━━━━━ RECORDED INFORMATION ━━━━━

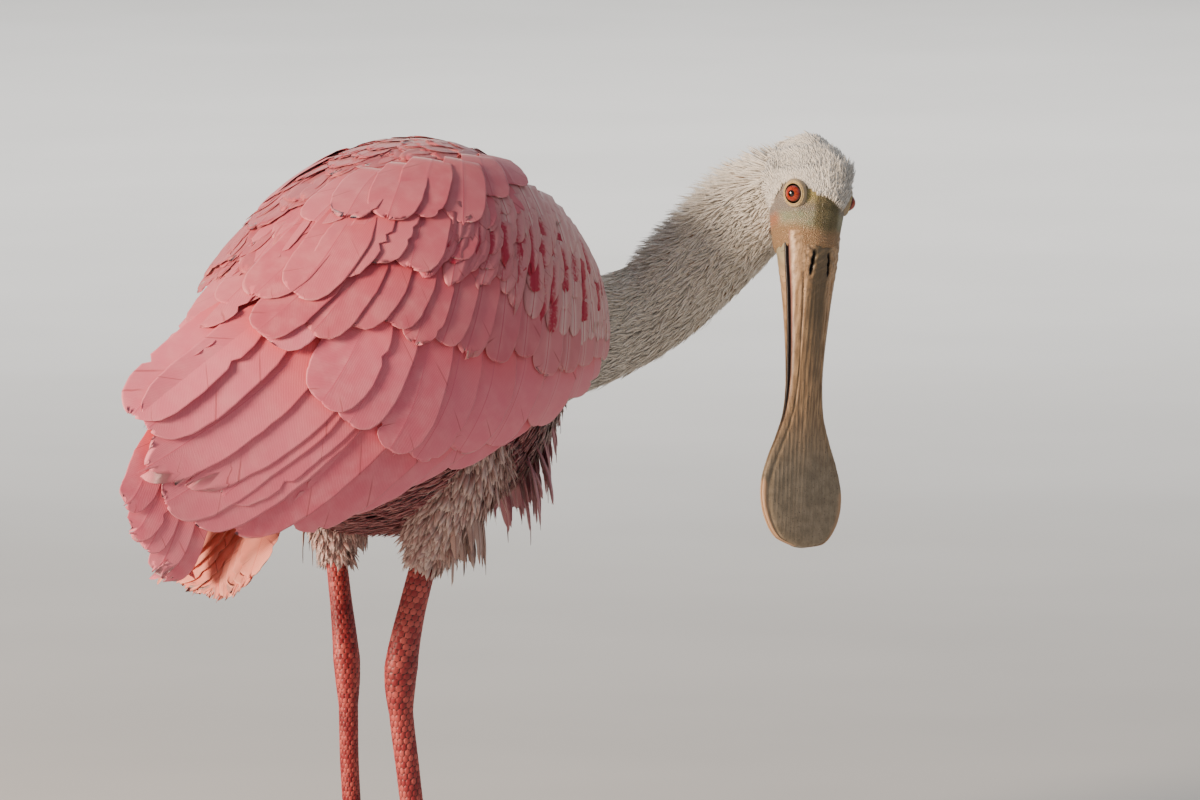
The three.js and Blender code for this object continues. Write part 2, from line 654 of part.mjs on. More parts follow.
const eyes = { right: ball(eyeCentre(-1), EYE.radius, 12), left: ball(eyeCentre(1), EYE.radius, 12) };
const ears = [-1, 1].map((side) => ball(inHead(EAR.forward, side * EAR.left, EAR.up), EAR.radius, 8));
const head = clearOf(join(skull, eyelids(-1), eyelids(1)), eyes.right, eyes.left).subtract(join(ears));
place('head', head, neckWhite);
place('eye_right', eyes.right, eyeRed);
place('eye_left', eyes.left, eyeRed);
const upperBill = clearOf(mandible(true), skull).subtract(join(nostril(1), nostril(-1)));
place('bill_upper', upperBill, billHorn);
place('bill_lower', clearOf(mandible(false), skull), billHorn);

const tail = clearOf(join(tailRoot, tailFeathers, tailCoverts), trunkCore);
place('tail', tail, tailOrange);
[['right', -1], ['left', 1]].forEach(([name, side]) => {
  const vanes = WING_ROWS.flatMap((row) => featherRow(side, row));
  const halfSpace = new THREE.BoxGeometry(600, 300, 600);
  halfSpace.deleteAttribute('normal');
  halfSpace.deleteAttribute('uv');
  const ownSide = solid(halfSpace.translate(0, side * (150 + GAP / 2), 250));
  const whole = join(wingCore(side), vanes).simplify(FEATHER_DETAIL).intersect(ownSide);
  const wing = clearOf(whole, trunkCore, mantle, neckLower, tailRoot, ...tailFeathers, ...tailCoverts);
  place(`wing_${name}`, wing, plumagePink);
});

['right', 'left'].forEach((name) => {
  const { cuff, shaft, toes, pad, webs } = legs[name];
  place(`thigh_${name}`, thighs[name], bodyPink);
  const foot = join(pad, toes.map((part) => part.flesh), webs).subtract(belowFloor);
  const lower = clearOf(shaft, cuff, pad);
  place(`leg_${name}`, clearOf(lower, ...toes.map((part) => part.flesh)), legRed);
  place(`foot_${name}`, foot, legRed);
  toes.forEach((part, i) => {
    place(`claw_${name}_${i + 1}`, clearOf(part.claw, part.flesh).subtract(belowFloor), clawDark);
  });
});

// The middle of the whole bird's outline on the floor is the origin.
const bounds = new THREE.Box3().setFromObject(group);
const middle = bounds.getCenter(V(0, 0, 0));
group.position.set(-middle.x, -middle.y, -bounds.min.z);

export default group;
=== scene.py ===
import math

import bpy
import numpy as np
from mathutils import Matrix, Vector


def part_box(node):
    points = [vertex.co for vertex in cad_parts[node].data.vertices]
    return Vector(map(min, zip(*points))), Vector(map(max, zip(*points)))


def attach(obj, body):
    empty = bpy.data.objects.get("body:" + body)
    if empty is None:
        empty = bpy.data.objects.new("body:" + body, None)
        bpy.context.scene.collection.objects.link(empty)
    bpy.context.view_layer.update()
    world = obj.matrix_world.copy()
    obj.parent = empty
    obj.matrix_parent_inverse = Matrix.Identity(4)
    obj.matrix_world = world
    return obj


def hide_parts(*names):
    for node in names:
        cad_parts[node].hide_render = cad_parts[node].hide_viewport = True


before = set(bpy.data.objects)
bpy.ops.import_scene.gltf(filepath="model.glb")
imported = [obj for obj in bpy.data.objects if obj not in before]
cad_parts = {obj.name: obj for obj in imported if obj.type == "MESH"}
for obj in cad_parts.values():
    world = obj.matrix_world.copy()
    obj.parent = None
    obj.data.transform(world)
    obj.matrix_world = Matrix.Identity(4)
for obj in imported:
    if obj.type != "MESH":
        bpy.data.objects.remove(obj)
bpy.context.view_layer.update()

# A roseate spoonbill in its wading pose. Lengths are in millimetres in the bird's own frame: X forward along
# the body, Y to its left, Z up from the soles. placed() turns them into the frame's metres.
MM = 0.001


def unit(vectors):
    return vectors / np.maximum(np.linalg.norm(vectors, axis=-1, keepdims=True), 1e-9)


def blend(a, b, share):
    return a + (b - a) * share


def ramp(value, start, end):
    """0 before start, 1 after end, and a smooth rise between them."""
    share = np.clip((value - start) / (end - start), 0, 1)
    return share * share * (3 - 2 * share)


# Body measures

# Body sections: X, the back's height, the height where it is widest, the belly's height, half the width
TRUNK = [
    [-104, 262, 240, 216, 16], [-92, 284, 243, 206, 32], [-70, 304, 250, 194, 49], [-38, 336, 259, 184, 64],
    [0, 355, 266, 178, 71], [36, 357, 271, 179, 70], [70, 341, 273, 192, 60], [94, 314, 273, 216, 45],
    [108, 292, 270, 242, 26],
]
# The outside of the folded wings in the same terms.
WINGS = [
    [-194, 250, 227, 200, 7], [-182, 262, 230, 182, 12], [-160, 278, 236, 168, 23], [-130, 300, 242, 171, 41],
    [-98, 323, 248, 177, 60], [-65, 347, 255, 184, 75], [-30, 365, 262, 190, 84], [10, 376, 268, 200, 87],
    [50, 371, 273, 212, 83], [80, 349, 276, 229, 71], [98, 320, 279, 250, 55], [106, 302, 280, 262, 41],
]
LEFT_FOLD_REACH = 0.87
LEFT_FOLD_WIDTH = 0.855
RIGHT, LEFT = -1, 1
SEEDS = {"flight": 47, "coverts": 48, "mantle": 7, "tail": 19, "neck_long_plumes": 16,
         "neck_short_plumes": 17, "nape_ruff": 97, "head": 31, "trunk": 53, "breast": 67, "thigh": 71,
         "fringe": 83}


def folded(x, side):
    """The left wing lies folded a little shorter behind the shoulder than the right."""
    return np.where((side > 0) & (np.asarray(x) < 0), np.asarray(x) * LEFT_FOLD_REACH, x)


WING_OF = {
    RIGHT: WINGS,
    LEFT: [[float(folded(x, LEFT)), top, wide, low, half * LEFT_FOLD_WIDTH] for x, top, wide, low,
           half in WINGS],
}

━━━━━

Begin with the line containing "bpy.data.objects.remove(obj)", end with the line containing "return vectors /", and transcribe exactly every line in that span, with nothing added.

*COMPLETE OUTPUT*:
        bpy.data.objects.remove(obj)
bpy.context.view_layer.update()

# A roseate spoonbill in its wading pose. Lengths are in millimetres in the bird's own frame: X forward along
# the body, Y to its left, Z up from the soles. placed() turns them into the frame's metres.
MM = 0.001


def unit(vectors):
    return vectors / np.maximum(np.linalg.norm(vectors, axis=-1, keepdims=True), 1e-9)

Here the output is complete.